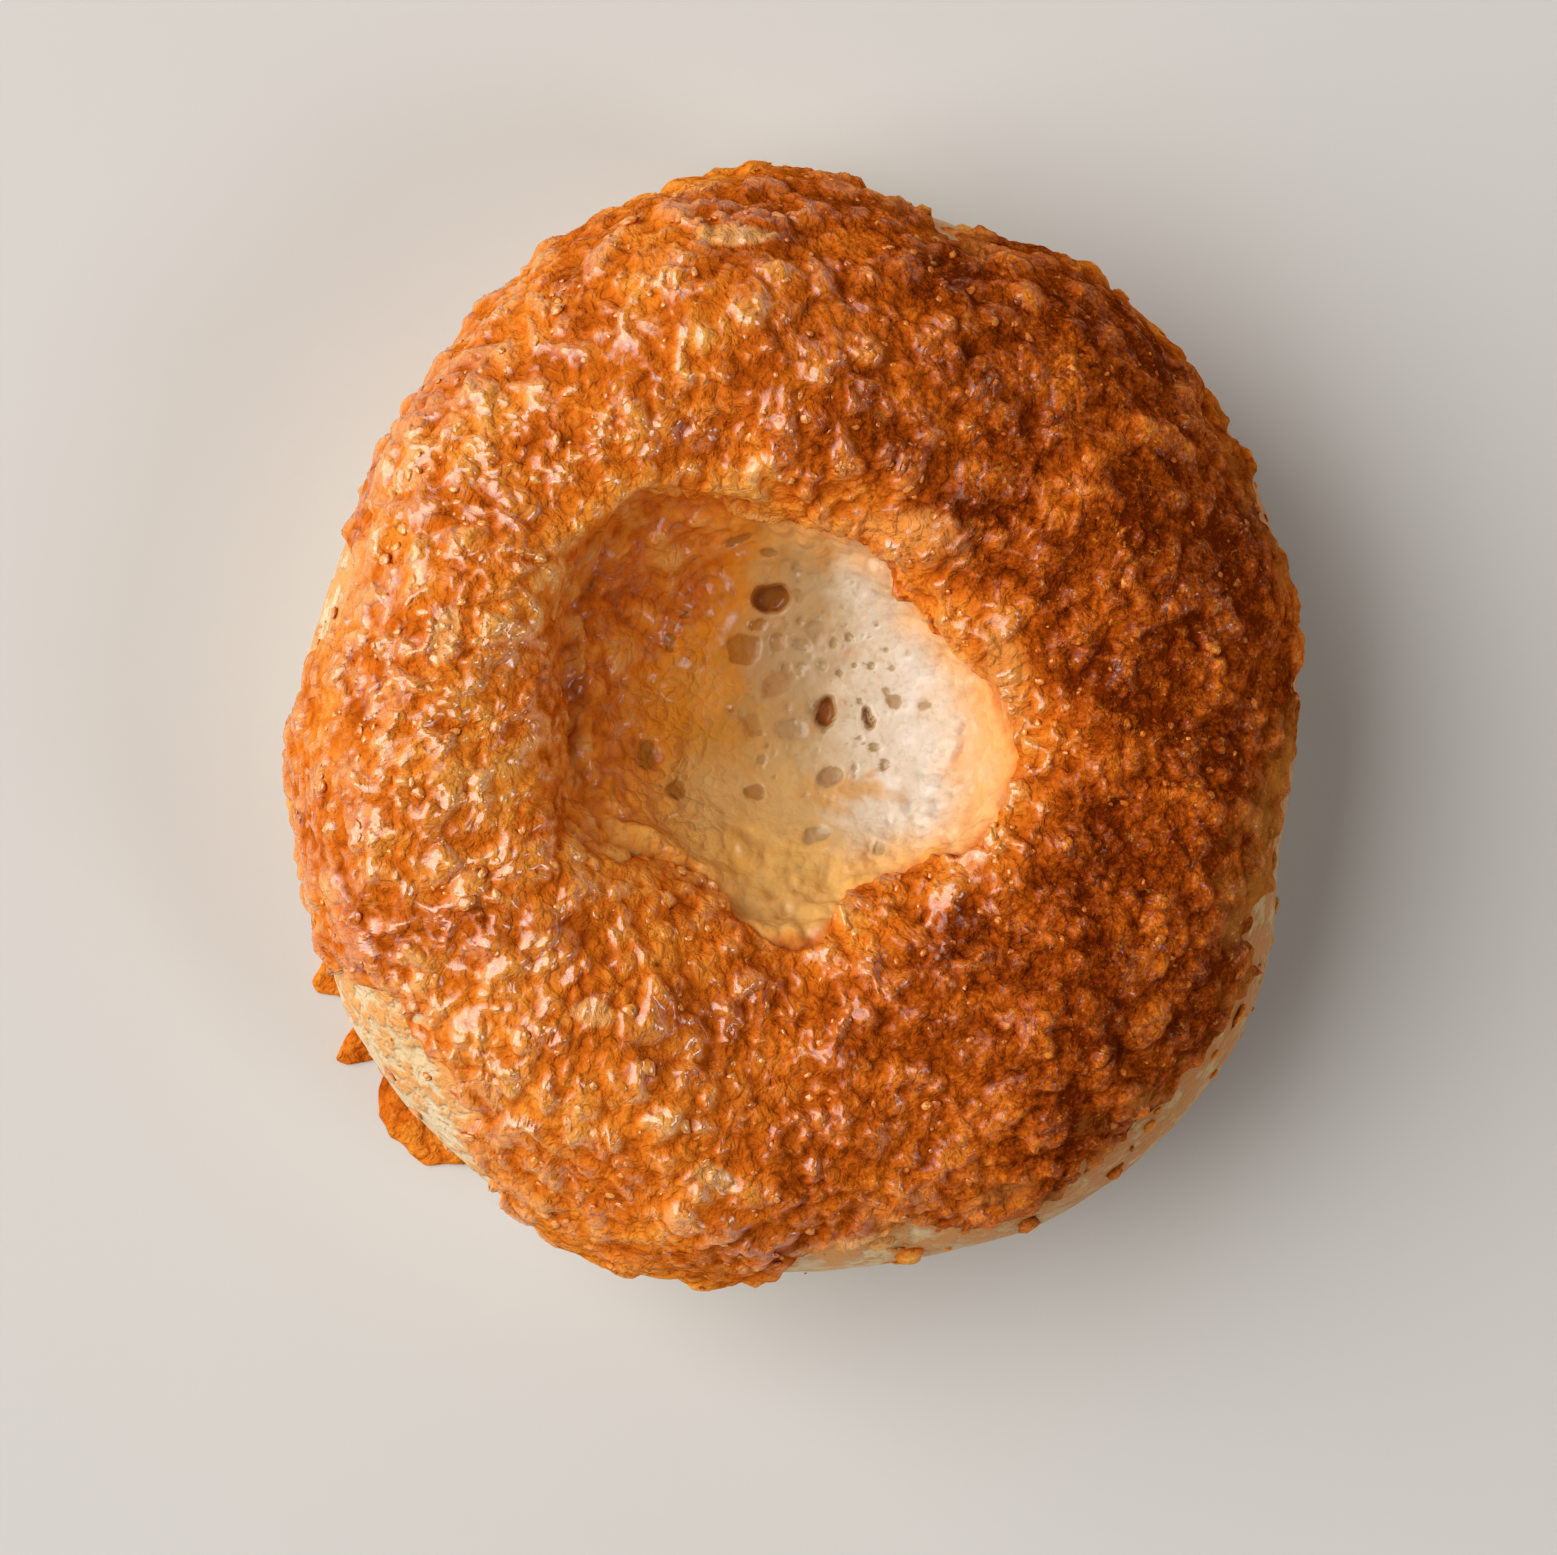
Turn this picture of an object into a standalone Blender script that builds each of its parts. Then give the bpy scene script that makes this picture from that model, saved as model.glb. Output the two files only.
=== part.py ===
"""An asiago bagel, whole and uncut, standing on its flat base.

The frame is in metres, +Z up. The origin is under the middle of the bagel's box, on the surface it stands on.
The bagel is one solid: a plump ring of dough whose hole has closed to a deep dimple, the shredded cheese that
melted over it, and the lace of cheese that ran off one side and fried flat on the baking tray.
"""

import math

import bmesh
import bpy
from mathutils import Matrix, Vector

# Dough. Its profile has five quarters, each a quarter of an oval: the flat base, the lower flank out to the
# widest point, the upper flank up to the crest, the lip over into the dimple, and the hollow to its middle.
# A station is a place along the profile, from 0 in the middle of the base to 5 in the middle of the hollow.
BASE_RADIUS = 0.0450
WIDEST_RADIUS, WIDEST_HEIGHT = 0.0560, 0.0195
CREST_RADIUS, CREST_HEIGHT = 0.0365, 0.0416
LIP_RADIUS, LIP_HEIGHT = 0.0224, 0.0350
FLOOR_HEIGHT = 0.0260
HOLLOW_SQUARENESS = 1.9
# Where the dimple's lip and its floor are centred, from the ring's centre.
LIP_SHIFT, FLOOR_SHIFT = Vector((-0.0034, 0.0031)), Vector((0.0008, 0.0037))
ROWS_IN_QUARTERS = (3, 8, 12, 8, 9)
AROUND = 96

# Each wave is (waves per turn, share of the radius, degrees where it peaks).
OUTLINE_WAVES = ((2, 0.048, 84), (3, 0.015, -27), (4, 0.010, 34), (5, 0.011, 34), (7, 0.005, -12))
LIP_WAVES = ((2, 0.08, -33), (3, 0.04, -5), (5, 0.03, -11))
# Each wave is (waves per turn, metres, degrees where it peaks).
CREST_WAVES = ((1, 0.0008, 150), (3, 0.0009, 80), (5, 0.0005, 20))
# Each swell is (waves per turn, waves along the profile, metres, phase in radians).
SWELLS = ((7, 0.9, 0.00035, 0.4), (9, -1.3, 0.00030, 2.1), (5, 2.2, 0.00040, 4.0), (12, 1.9, 0.00020, 1.2))

# Melted cheese. Each pair is (degrees round the bagel, station of the cheese's lower edge).
CHEESE_THICKNESS = 0.0014
CHEESE_EDGE_WIDTH = 0.10
LOWER_EDGE = (
    (0, 2.42),
    (22, 2.20),
    (45, 2.05),
    (60, 2.30),
    (80, 1.80),
    (120, 1.75),
    (150, 1.95),
    (172, 2.10),
    (192, 1.80),
    (205, 2.30),
    (222, 2.55),
    (240, 2.30),
    (252, 1.90),
    (270, 2.42),
    (290, 2.48),
    (320, 2.45),
    (345, 2.36),
)
INNER_EDGE = 3.75
INNER_EDGE_WAVES = ((1, 0.12, 190), (3, 0.08, 60))

# Lace of fried cheese at the base's lower left: a skirt from inside the dough to its lobed outer edge.
LACE_START, LACE_END = 201, 237
LACE_INNER_RADIUS, LACE_OUTER_RADIUS = 0.0400, 0.0605
LACE_LOBES = ((9, 0.0013, 226), (31, 0.0012, 209), (53, 0.0007, 228))
LACE_UNDERSIDE, LACE_THICKNESS = 0.0003, 0.0026
LACE_COLUMNS, LACE_ROWS = 26, 8


def waves(theta, table):
    """Sum of cosines round the bagel, each with its own count, size and peak."""
    return sum(size * math.cos(count * (theta - math.radians(peak))) for count, size, peak in table)


def smooth(x):
    """Quintic step from 0 to 1."""
    x = min(max(x, 0.0), 1.0)
    return x**3 * (x * (6 * x - 15) + 10)


def lower_edge(theta):
    """Station of the cheese's lower edge, eased from each pair of LOWER_EDGE to the next."""
    angle = math.degrees(theta) % 360
    ends = (*LOWER_EDGE, (360 + LOWER_EDGE[0][0], LOWER_EDGE[0][1]))
    for (start, before), (end, after) in zip(ends, ends[1:]):
        if start <= angle <= end:
            return before + (after - before) * smooth((angle - start) / (end - start))


def cheese_cover(theta, station):
    """Share of the full cheese thickness: 1 between the lower and inner edges, easing to 0 past them."""
    low = smooth((station - lower_edge(theta)) / CHEESE_EDGE_WIDTH + 0.5)
    inner = INNER_EDGE + waves(theta, INNER_EDGE_WAVES)
    return low * smooth((inner - station) / CHEESE_EDGE_WIDTH + 0.5)


def dough_point(theta, station):
    """A point of the dough's skin, on the quarter oval that the station falls in."""
    outline = 1 + waves(theta, OUTLINE_WAVES)
    base, widest = BASE_RADIUS * outline, WIDEST_RADIUS * outline
    crest, top = CREST_RADIUS * (1 + outline) / 2, CREST_HEIGHT + waves(theta, CREST_WAVES)
    lip = LIP_RADIUS * (1 + waves(theta, LIP_WAVES))
    quarter = min(int(station), 4)
    turn = (station - quarter) * math.pi / 2
    rising, falling = math.sin(turn), max(math.cos(turn), 0.0)
    if quarter == 0:
        radius, height = base * station, 0.0
    elif quarter == 1:
        radius, height = base + (widest - base) * rising, WIDEST_HEIGHT * (1 - falling)
    elif quarter == 2:
        radius, height = crest + (widest - crest) * falling, WIDEST_HEIGHT + (top - WIDEST_HEIGHT) * rising
    elif quarter == 3:
        radius, height = crest + (lip - crest) * rising, LIP_HEIGHT + (top - LIP_HEIGHT) * falling
    else:
        radius = lip * falling ** (2 / HOLLOW_SQUARENESS)
        height = LIP_HEIGHT + (FLOOR_HEIGHT - LIP_HEIGHT) * rising ** (2 / HOLLOW_SQUARENESS)
    shift = LIP_SHIFT.lerp(FLOOR_SHIFT, smooth(station - 4)) * smooth(station - 3)
    return Vector((radius * math.cos(theta) + shift.x, radius * math.sin(theta) + shift.y, height))


def swell(theta, station):
    """Low uneven rise and fall of the baked skin, which dies away at the flat base and in the hollow."""
    rise = sum(size * math.sin(count * theta + rows * station * math.pi + phase) for count, rows, size, phase in SWELLS)
    return rise * smooth((station - 1) / 0.5) * smooth((4.2 - station) / 0.6)


def bagel_point(theta, station):
    """The dough's skin, pushed out along its normal by the swell and by the cheese."""
    step = 1e-3
    here = dough_point(theta, station)
    rise = swell(theta, station) + CHEESE_THICKNESS * cheese_cover(theta, station)
    if not rise:
        return here
    along = dough_point(theta, station + step) - here
    around = dough_point(theta + step, station) - here
    return here + around.cross(along).normalized() * rise


def stations():
    """The profile's rows between its two poles, evenly spaced within each quarter."""
    rows = [quarter + step / count for quarter, count in enumerate(ROWS_IN_QUARTERS) for step in range(count)]
    return rows[1:]


def material(name, color, roughness):
    """A Principled material of one colour."""
    made = bpy.data.materials.new(name)
    made.use_nodes = True
    shader = made.node_tree.nodes["Principled BSDF"]
    shader.inputs["Base Color"].default_value = (*color, 1)
    shader.inputs["Roughness"].default_value = roughness
    return made


def object_from(name, bm, surface):
    """Puts a bmesh into the scene as an object with one material, shaded smooth."""
    bmesh.ops.recalc_face_normals(bm, faces=bm.faces)
    mesh = bpy.data.meshes.new(name)
    bm.to_mesh(mesh)
    bm.free()
    mesh.materials.append(surface)
    mesh.shade_smooth()
    made = bpy.data.objects.new(name, mesh)
    bpy.context.scene.collection.objects.link(made)
    return made


def bagel_mesh():
    """Rings of points at each station, joined to their neighbours and closed by a fan at each pole."""
    bm = bmesh.new()
    angles = [2 * math.pi * turn / AROUND for turn in range(AROUND)]
    rings = [[bm.verts.new(bagel_point(theta, station)) for theta in angles] for station in stations()]
    poles = (bm.verts.new(bagel_point(0, 0)), bm.verts.new(bagel_point(0, 5)))
    for turn in range(AROUND):
        after = (turn + 1) % AROUND
        for inner, outer in zip(rings, rings[1:]):
            bm.faces.new((inner[turn], inner[after], outer[after], outer[turn]))
        bm.faces.new((poles[0], rings[0][after], rings[0][turn]))
        bm.faces.new((poles[1], rings[-1][turn], rings[-1][after]))
    return bm


def lace_point(column, row):
    """A point of the lace's top, which falls in a quarter oval to its lobed outer edge."""
    share = column / LACE_COLUMNS
    theta = math.radians(LACE_START + (LACE_END - LACE_START) * share)
    reach = LACE_OUTER_RADIUS + waves(theta, LACE_LOBES) - LACE_INNER_RADIUS
    out = row / LACE_ROWS
    radius = LACE_INNER_RADIUS + reach * math.sin(math.pi * (0.04 + 0.92 * share)) ** 0.35 * out
    height = LACE_UNDERSIDE + LACE_THICKNESS * max(1 - out**2, 0.04) ** 0.5
    return Vector((radius * math.cos(theta), radius * math.sin(theta), height))


def lace_mesh():
    """The lace's top, with the same shape laid flat under it and a wall round both."""
    bm = bmesh.new()
    columns, rows = range(LACE_COLUMNS + 1), range(LACE_ROWS + 1)
    top = [[bm.verts.new(lace_point(column, row)) for row in rows] for column in columns]
    faces = []
    for near, far in zip(top, top[1:]):
        for row in range(LACE_ROWS):
            faces.append(bm.faces.new((near[row], near[row + 1], far[row + 1], far[row])))
    under = bmesh.ops.extrude_face_region(bm, geom=faces, use_keep_orig=True)
    for item in under["geom"]:
        if isinstance(item, bmesh.types.BMVert):
            item.co.z = LACE_UNDERSIDE
    return bm


def centre_on_origin(pieces):
    """Moves the meshes together so that the box round them is centred over the origin."""
    points = [corner.co for piece in pieces for corner in piece.data.vertices]
    middle = [(min(p[axis] for p in points) + max(p[axis] for p in points)) / 2 for axis in (0, 1)]
    for piece in pieces:
        piece.data.transform(Matrix.Translation((-middle[0], -middle[1], 0)))


def main():
    for old in list(bpy.data.objects):
        bpy.data.objects.remove(old)
    crust = material("baked_cheese", (0.52, 0.14, 0.022), 0.4)
    bagel = object_from("bagel", bagel_mesh(), crust)
    lace = object_from("lace_of_cheese", lace_mesh(), crust)
    centre_on_origin((bagel, lace))
    lace.hide_render = True
    lace.display_type = "WIRE"
    union = bagel.modifiers.new("lace", "BOOLEAN")
    union.operation = "UNION"
    union.object = lace


main()
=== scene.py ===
"""An asiago bagel: a boiled and baked ring of dough under a coat of melted and browned shredded cheese."""

import bpy
import numpy as np
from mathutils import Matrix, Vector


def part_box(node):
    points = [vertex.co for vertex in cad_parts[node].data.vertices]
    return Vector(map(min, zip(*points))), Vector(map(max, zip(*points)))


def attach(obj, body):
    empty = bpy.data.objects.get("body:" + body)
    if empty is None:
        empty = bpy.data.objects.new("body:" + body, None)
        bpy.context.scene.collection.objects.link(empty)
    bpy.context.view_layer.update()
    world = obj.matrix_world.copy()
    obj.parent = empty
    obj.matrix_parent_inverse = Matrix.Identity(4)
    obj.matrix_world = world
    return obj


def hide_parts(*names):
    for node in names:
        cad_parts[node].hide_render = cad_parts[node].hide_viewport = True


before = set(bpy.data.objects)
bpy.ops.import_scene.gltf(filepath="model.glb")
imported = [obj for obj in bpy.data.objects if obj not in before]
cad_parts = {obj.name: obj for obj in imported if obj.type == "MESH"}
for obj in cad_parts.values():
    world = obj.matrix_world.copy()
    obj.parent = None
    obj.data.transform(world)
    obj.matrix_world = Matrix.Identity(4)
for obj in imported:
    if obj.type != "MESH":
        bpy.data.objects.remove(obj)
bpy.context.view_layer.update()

LOW, HIGH = (np.array(corner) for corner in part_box("bagel"))
# Sizes are in millimetres of a bagel of this length and height. The factor mm scales lengths, and the factor
# tall scales heights.
MODELLED_LENGTH, MODELLED_HEIGHT = 119.17, 45.27
mm = (HIGH[1] - LOW[1]) / MODELLED_LENGTH
tall = (HIGH[2] - LOW[2]) / MODELLED_HEIGHT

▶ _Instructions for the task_
With the first line being the one containing "lace.hide_render = True" and the last line the one containing "bpy.data.objects.remove(obj)", transcribe exactly the lines above that fall in that range.

▶ _Solution below_
    lace.hide_render = True
    lace.display_type = "WIRE"
    union = bagel.modifiers.new("lace", "BOOLEAN")
    union.operation = "UNION"
    union.object = lace


main()
=== scene.py ===
"""An asiago bagel: a boiled and baked ring of dough under a coat of melted and browned shredded cheese."""

import bpy
import numpy as np
from mathutils import Matrix, Vector


def part_box(node):
    points = [vertex.co for vertex in cad_parts[node].data.vertices]
    return Vector(map(min, zip(*points))), Vector(map(max, zip(*points)))


def attach(obj, body):
    empty = bpy.data.objects.get("body:" + body)
    if empty is None:
        empty = bpy.data.objects.new("body:" + body, None)
        bpy.context.scene.collection.objects.link(empty)
    bpy.context.view_layer.update()
    world = obj.matrix_world.copy()
    obj.parent = empty
    obj.matrix_parent_inverse = Matrix.Identity(4)
    obj.matrix_world = world
    return obj


def hide_parts(*names):
    for node in names:
        cad_parts[node].hide_render = cad_parts[node].hide_viewport = True


before = set(bpy.data.objects)
bpy.ops.import_scene.gltf(filepath="model.glb")
imported = [obj for obj in bpy.data.objects if obj not in before]
cad_parts = {obj.name: obj for obj in imported if obj.type == "MESH"}
for obj in cad_parts.values():
    world = obj.matrix_world.copy()
    obj.parent = None
    obj.data.transform(world)
    obj.matrix_world = Matrix.Identity(4)
for obj in imported:
    if obj.type != "MESH":
        bpy.data.objects.remove(obj)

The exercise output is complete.